When the Fountain City Press, a local newspaper, advertised Copeland Garage as Fountain City’s first auto repair shop, it was clear that times were changing. Broadway evolved into the primary northbound arterial from Knoxville, and Fountain City became home to commuter suburbs. Some of Knoxville’s earliest suburbs, like Adair Gardens and Gibbs Drive, show a progressive transition from dependence on electric streetcars, which were discontinued in 1934, to the automobile.
In September 1925, Dr. Reuben Neil Kesterson, one of the first dentists in Knoxville, began developing the Kesterwood subdivision off of Tazewell Pike. This new subdivision was near Greenwood Cemetery, which Kesterson had carefully designed after the death of his three-year-old son. The house built for his family in 1928 is still located on Kesterwood Drive.
Harrill Hills, a suburb laid out in 1927, was named after Gaines Harrill, who founded Knoxville’s first transfer and hauling company and previously owned the land on which the subdivision was built. The suburb’s slogan “the beautiful north side,” and the promise of a lake that never materialized, helped draw commuters from Knoxville. The Great Depression and World War II, however, slowed development and the development was not completed until the mid 1950s.
This sector has many historic commuter suburbs.

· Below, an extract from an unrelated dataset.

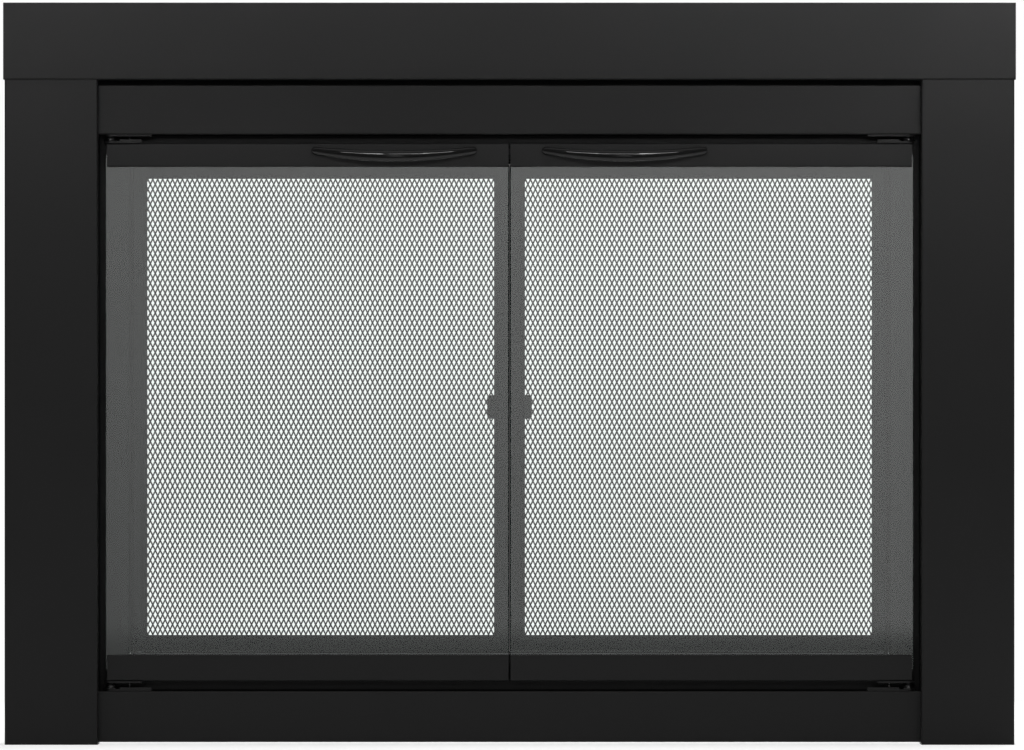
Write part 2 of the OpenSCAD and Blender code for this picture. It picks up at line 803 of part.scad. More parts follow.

By the 1950s most of the farms between Smithwood, Fountain City, and Inskip had disappeared. From 1950 to 1958, 56 new subdivisions were created until little developable land was left. Broadway took on the commercial form that is recognizable today, and this development caused many of the local trade centers to go out of business. In 1962, Fountain City was incorporated into the Knoxville city limits. What had once been Grassy Valley had evolved into an urban community.